SCOTIA & GLENVILLE
Impact of tax increase to vary across school district
Changes in state’s STAR assistance program cited
BY MARK ROBARGE Gazette Reporter
Reach Gazette reporter Mark Robarge at 395-3123 or mrobarge@dailygazette.net.
Scotia-Glenville Central School District officials were able to lop
a little more off the tax increase in the district’s 2007-08 budget,
but the state is adding to the tax bills of some and taking away from
others.
The final tax rate set by the district’s Board of Education Monday
reflected an increase of about 1.8 percent for property owners in the
town of Glenville, which includes about 99.8 percent of the district.
District officials had projected a tax hike of about 2 percent when they
sent the budget to voters in May, but Andrew Giaquinto, the district’s
business manager, said the total assessed value of town property came
in slightly higher than projected, leading to a slight decrease in the
tax rate.
But, Giaquinto said, changes in aid to taxpayers through the state’s
School Tax Relief (STAR) program mean town homeowners could see their
tax bill decline sharply over last year or increase just as sharply, depending
on their income.
“It’s very simple at my level to say we have a 1.8 percent
tax increase, but it affects people differently,” Giaquinto said.
The STAR program offers assistance in two ways: exempting part of the
property’s value from school taxes and providing rebates directly
to property owners. The Basic STAR program is available to anyone who
owns and lives in his own home, while Enhanced STAR provides a larger
exemption to homeowners age 65 and over with an annual income of less
than $70,650.
Giaquinto explained that STAR exemptions are adjusted every year by the
state Office of Real Property Services. This year, he said, the amount
homeowners could deduct from the assessed value of their homes was cut
by 5 percent after state officials reduced the town and village equalization
rates from 100 percent to 90 percent.
Equalization rates are assigned by the state to reflect how closely a
municipality’s assessments reflect the actual value of property.

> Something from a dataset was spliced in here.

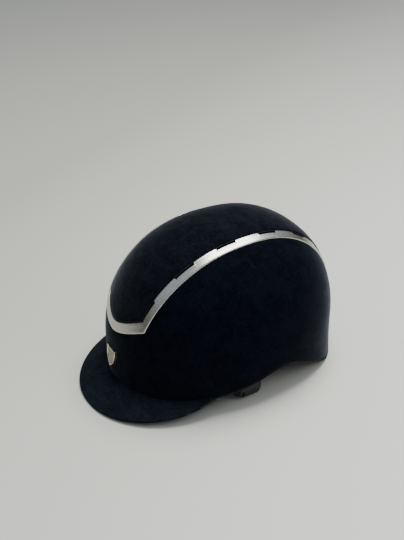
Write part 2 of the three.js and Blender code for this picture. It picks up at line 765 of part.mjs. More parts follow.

For example, a home in the town of Glenville with an assessed value of
$160,000 is considered by the state to have an actual value of $176,000,
based on the 90 percent equalization rate.
“The districts have no control on STAR,” Giaquinto said. “We
don’t set the equalization rate, we don’t set the STAR exemption.”
Geoffrey Gloak, a spokesman for the Office of Real Property Services,
said equalization rates are adjusted annually to reflect changes in the
actual value of properties in municipalities that did not similarly adjust
assessments. The STAR exemptions are similarly adjusted to reflect that
change in actual value, he explained.
In fact, Gloak argued, the actual value of the STAR exemption in the town
of Glenville increased because the cut in the exemption was smaller than
the cut in the equalization rate. However, that value is not reflected
in local tax bills, which do not take into account any change in the actual
value of a home.
“Really what you’re looking at when you look at the assessed
value is 90 percent of what the town feels the full value of the property
is,” Gloak said. “And if you’re looking at the STAR
benefit for this year, it really is 90 percent of the full value of the
STAR exemption.”
While that cut in the equalization rate and resulting cut in the STAR
exemption amplified the impact of the district’s tax increase, a
change in the Middle Class STAR rebate program is responsible for the
wide discrepancy in tax bills. When the state implemented the program
last year, it gave the same amount to all town homeowners enrolled in
the Basic STAR program — $207.72 — and to all those enrolled
in the Enhanced STAR program — $346.89.
This year, however, rebates through the Basic STAR program are based on
household income, with the rebate ranging from $450.29 for homeowners
with an annual income up to $90,000 to no rebate for those with income
more than $250,000. As a result, the amount the owner of that home assessed
at a value of $160,000 will pay in school taxes will drop by 7.7 percent
if their income is less than $90,000 or increase by 13.6 percent if that
income is more than $250,000.
Those in the Enhanced STAR program will see their rebates increase slightly
— from $346.89 to $355.22 — but that won’t make up for
the cut in their exemption, leaving the owner of a home with an assessed
value of $160,000 facing a 7.3 percent tax increase.
“If you’re coming home from your job at GE or Golub, you look
in the paper and see a 2 percent tax increase, but your tax bill isn’t
going to be 2 percent,” Giaquinto said. “It’s going
be some factor of that on either side of the equator.”